City Council members gathered with city management and staff Oct. 28 for a review of progress on dozens of targets set in a five-year city plan running through 2023. The document, Austin Strategic Direction 2023, or SD23, was put together as the first of several short-term policy and management guides for the city to meet its long-term goals set in the 30-year Imagine Austin comprehensive plan.

“We have 15,000 employees, we have a $4.5 billion budget, and it takes a lot to make sure that we are still moving in a direction that is with your priorities front and center. And this document, this Strategic Direction 2023 really displays that," City Manager Spencer Cronk told council.

SD23 divides Austin's priorities into six main categories which inform council actions and annual budget planning. These areas, or strategic outcomes, include: culture and lifelong learning; economic opportunity and affordability; government that works for all; health and environment; mobility; and safety. Cronk said the Oct. 28 session offered officials an opportunity to "refocus" more than halfway through the five-year plan's timeline.

“In order for this to be successful, we need to make sure that we have the buy-in from our council and from our community that this is the direction that we need to be going in," he said.
Council members and staff spent most of their hours-long review parsing through Austin's progress in each of the six outcome areas and laying out individual priorities for the coming years.

Housing


On affordable housing creation—a priority the city is falling well behind on—several council members requested more information on the Austin's housing pipeline and where new homes and apartments are coming from. Reporting on housing goals from the city and nonprofit HousingWorks Austin centers on new housing construction, which District 5 Council Member Ann Kitchen said does not represent a "complete picture" of new housing coming to town.

"It’s just a snapshot in time, although we’re starting to get trends, of what actually was built that year. And it doesn't even account for what's already been approved," Kitchen said. "It doesn't really tell us how we're doing or how we’re trending."

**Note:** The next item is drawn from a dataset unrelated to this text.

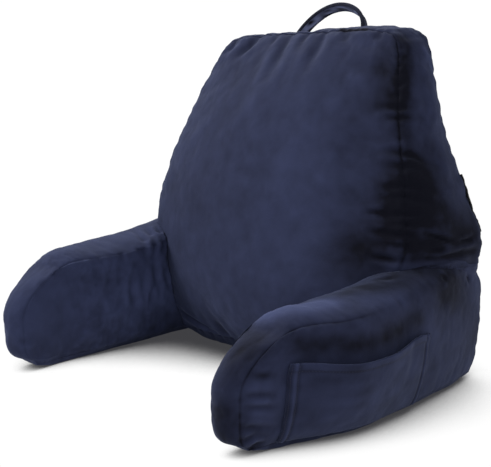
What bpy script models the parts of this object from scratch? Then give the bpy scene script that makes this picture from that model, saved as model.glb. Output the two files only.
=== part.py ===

Kitchen also suggested a change in how council and staff broadcast their work on city homeless strategy. While SD23 reporting shows Austin being on track for several homeless housing and service goals—result based only on information from 2019 and 2020—Kitchen said the divisiveness of the high-profile issue warrants more transparency as the city looks to pour millions into its own initiatives and contracts with local organizations for care and housing.

“I think we need to accelerate and really take to the next level the way in which we communicate with the public what we’re doing with regard to homelessness response, because we’re not telling a story," she said. "We’re not telling a story about getting results and we’re not telling the story about what we’re doing."


Emergency response

District 10 Council Member Alison Alter also floated the idea of focusing on emergency response as a top indicator going forward given the effects of the COVID-19 pandemic and Winter Storm Uri on city operations.

Moving forward

The October forum was the first of two planned meetings city leaders will hold related to SD23 and next year's budget planning. Ahead of the next workshop, scheduled for January, council members also expressed a desire to dig deeper into the targets of the strategic plan and how their daily work supports those goals.


“What I would not like to see is council as a body getting off track from what the strategic direction is. And I think it would be good for us to consider how our policies and resolutions really fit into the strategic direction so we can close out 2023 strongly," District 6 Council Member Mackenzie Kelly said.
District 2 Council Member Vanessa Fuentes also requested an update to the performance measures displayed on the city's SD23 dashboard and referenced by city management throughout the Oct. 28 meeting. The webpage measures SD23 outcomes and shows Austin on track or nearing success on most of them, but much of the data displayed is also pulled from earlier years.

"We [should] have as much information from the community or as much data gathered to be able to showcase an accurate barometer of where we stand as a community in January ‘22," she said.